Absentee ballots sent to the company after the deadline written therein, absentee ballots sent by post in envelopes that are opened, absentee ballots sent by fax or email that are revealed are all invalid. If a absentee ballot is not submitted, it will be excluded from voting;

5. The Board of Directors shall count the votes and make a vote counting record before the Control Board or shareholders that do not hold managerial positions in the company.

The vote counting record must contain the following information:

a) Name, ID number, headquarter address of the enterprise;

b) Purposes and issues that need voting;

c) The number of shareholders and total number of votes casted.

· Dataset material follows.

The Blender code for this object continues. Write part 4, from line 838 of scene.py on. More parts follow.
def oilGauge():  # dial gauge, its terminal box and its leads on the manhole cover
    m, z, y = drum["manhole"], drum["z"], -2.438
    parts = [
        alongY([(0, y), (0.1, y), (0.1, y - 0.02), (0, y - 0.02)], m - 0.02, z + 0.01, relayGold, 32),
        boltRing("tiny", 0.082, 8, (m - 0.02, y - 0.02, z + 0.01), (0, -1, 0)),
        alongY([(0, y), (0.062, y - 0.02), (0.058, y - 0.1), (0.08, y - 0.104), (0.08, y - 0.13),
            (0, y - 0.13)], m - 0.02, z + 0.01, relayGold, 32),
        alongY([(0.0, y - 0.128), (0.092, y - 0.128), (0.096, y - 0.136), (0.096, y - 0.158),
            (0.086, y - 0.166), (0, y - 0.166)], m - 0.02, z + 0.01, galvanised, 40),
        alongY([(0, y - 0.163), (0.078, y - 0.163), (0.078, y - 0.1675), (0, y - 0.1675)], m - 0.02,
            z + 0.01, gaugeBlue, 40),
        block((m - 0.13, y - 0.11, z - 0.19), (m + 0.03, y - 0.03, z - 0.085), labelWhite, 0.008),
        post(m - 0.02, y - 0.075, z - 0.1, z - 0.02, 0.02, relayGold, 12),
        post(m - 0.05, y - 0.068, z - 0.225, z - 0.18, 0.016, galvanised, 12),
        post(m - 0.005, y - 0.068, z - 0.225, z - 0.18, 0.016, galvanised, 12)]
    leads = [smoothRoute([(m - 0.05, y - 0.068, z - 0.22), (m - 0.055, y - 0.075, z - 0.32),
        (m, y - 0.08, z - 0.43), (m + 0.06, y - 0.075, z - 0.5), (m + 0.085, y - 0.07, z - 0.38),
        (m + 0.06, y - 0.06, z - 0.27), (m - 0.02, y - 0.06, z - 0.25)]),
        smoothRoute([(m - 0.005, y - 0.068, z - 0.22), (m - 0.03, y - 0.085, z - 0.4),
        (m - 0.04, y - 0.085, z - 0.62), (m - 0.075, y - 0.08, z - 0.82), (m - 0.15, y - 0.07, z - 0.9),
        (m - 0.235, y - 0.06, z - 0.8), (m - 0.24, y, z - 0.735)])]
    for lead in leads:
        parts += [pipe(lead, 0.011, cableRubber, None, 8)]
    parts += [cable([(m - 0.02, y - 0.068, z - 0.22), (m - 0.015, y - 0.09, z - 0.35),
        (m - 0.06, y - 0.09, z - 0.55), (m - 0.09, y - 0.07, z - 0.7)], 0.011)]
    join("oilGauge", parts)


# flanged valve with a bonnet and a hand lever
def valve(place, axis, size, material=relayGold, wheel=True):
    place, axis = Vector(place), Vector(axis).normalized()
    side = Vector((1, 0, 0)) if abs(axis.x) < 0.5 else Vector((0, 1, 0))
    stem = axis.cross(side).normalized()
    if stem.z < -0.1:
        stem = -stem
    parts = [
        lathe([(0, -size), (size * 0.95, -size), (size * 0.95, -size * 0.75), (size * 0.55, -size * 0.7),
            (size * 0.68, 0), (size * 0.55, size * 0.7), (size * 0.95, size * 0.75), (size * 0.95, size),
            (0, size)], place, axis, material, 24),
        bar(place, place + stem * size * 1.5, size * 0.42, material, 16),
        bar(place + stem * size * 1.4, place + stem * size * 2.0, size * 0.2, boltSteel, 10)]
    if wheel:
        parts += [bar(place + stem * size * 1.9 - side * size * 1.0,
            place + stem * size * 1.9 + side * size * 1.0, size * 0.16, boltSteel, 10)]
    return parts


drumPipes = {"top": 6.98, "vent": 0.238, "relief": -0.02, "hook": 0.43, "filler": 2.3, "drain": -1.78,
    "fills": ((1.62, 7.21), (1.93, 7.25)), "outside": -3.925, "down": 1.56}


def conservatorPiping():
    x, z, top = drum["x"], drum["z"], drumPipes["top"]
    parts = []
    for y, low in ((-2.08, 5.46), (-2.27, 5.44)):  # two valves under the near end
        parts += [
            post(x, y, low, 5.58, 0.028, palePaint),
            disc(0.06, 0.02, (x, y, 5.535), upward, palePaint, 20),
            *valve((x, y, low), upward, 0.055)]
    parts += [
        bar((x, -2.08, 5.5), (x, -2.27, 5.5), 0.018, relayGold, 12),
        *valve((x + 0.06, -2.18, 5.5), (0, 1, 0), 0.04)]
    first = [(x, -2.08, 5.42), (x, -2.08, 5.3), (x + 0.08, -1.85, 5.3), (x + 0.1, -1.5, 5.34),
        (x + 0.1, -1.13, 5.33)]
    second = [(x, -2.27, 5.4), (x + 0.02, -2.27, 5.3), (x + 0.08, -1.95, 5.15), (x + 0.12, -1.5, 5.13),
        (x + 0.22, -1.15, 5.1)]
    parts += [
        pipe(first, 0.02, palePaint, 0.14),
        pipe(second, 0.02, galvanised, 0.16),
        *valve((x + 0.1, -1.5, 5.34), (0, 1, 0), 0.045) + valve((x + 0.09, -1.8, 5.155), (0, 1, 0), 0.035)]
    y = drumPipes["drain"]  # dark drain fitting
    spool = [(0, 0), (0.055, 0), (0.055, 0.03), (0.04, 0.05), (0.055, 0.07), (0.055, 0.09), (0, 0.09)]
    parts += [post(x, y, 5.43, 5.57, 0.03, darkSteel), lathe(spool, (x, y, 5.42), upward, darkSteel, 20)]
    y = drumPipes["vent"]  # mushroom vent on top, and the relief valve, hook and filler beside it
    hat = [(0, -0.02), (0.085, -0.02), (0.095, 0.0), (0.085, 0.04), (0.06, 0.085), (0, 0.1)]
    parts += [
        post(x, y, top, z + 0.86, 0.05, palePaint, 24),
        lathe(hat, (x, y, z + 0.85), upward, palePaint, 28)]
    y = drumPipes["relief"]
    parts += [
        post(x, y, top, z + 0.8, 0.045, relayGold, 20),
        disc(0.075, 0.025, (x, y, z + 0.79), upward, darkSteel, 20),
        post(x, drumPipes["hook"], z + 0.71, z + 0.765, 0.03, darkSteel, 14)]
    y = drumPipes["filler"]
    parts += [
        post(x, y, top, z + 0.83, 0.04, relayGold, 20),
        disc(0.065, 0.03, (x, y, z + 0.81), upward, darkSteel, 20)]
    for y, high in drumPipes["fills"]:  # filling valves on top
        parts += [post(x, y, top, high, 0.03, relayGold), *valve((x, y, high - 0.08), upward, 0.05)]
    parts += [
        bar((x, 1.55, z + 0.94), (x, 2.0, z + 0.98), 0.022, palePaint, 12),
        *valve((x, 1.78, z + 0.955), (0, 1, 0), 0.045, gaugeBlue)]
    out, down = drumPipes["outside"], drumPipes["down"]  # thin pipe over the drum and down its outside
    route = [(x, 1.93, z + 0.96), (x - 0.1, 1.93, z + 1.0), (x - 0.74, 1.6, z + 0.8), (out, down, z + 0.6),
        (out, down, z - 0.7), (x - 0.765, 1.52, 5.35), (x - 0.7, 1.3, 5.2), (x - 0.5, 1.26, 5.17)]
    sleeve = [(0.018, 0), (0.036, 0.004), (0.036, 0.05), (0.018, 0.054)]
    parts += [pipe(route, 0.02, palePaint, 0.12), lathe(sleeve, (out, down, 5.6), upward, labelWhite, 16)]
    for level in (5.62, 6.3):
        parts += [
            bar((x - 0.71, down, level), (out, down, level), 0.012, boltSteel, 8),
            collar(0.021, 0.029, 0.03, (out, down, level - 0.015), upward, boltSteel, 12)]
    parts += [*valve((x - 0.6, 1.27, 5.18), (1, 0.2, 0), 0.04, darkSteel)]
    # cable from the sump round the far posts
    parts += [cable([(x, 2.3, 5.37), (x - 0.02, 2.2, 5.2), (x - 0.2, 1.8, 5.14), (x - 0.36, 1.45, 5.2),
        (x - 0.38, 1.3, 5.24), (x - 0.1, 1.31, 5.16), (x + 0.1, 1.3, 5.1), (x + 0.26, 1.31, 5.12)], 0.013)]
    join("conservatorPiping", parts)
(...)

The numbers of valid and invalid votes, methods of sending, enclosed with the list of voting shareholders;

d) Total number of affirmative votes, negative votes, and abstentions on each issue;

dd) The issues ratified;

e) Full name and signature of the Chairperson of the Board of Directors, the company’s legal representative, vote counting supervisors, and vote counters.

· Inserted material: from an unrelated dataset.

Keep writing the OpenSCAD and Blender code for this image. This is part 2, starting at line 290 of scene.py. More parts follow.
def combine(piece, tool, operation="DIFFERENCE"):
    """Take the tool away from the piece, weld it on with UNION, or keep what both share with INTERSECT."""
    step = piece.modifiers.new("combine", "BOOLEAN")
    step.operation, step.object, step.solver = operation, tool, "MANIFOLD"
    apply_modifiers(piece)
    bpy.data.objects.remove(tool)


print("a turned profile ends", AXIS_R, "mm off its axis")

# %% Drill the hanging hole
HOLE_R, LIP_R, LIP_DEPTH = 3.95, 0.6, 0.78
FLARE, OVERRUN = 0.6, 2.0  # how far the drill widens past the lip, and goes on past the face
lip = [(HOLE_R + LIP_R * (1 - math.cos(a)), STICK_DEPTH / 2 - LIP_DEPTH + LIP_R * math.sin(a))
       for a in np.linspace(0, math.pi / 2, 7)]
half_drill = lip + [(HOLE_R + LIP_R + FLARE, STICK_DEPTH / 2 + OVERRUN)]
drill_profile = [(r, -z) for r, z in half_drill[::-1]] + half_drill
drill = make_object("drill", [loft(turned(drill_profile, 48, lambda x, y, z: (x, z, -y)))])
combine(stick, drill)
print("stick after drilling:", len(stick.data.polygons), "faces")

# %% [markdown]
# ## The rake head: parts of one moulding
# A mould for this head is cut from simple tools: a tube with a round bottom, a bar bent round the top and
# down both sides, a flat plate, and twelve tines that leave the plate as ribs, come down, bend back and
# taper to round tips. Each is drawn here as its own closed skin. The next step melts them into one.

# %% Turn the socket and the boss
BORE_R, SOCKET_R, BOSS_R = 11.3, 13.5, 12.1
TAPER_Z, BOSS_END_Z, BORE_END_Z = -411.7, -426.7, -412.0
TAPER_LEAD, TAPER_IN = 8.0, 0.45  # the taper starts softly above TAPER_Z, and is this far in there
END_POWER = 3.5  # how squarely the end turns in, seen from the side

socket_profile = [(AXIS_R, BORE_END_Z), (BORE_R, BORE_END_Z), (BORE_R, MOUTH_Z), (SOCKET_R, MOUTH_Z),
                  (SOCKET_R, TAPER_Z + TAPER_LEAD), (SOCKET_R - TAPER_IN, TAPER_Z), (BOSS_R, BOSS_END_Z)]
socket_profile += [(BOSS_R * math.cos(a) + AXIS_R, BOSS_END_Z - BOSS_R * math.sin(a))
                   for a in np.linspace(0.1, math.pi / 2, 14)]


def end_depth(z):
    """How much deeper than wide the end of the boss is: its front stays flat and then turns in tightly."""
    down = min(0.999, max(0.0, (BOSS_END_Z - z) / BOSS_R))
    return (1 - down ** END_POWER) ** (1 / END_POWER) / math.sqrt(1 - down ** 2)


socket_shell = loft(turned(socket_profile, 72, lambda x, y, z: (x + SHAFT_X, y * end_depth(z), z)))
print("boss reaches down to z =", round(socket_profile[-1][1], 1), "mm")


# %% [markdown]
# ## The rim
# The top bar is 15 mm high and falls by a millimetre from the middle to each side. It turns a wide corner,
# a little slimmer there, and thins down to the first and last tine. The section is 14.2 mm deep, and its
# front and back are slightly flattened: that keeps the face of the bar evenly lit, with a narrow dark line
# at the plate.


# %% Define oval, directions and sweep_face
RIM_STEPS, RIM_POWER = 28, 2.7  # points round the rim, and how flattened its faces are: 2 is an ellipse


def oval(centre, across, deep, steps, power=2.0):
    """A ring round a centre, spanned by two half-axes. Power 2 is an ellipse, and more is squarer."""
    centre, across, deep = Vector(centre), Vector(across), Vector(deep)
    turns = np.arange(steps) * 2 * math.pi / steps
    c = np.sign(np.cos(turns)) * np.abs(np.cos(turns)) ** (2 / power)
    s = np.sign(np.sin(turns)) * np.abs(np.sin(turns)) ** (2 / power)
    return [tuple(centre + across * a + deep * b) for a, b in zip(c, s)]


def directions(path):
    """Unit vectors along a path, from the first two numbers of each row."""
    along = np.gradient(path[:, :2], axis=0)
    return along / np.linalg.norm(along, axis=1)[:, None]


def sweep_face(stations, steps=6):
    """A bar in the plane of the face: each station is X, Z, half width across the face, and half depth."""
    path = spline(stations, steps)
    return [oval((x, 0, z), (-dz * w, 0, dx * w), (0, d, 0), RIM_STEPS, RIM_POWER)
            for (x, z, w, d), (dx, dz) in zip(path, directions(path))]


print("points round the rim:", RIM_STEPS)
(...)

Members of the Board of Directors, vote counters and vote counting supervisors are jointly responsible for the truthfulness, accuracy of the vote counting record; jointly responsible for damage caused by the decisions ratified because of untruthful, incorrect counts of votes;

6. The vote counting record shall be sent to all shareholders within 15 days from the completion date of vote counting. If the company has a website, the vote counting record may be posted on such website instead of being sent to shareholders;

7. Completed absentee ballots, the vote counting record, ratified Resolutions, and relevant documents enclosed with absentee ballots shall be kept at the company’s headquarter;

8. Resolutions ratified by absentee voting are as valuable as those ratified at the General Meeting of Shareholders.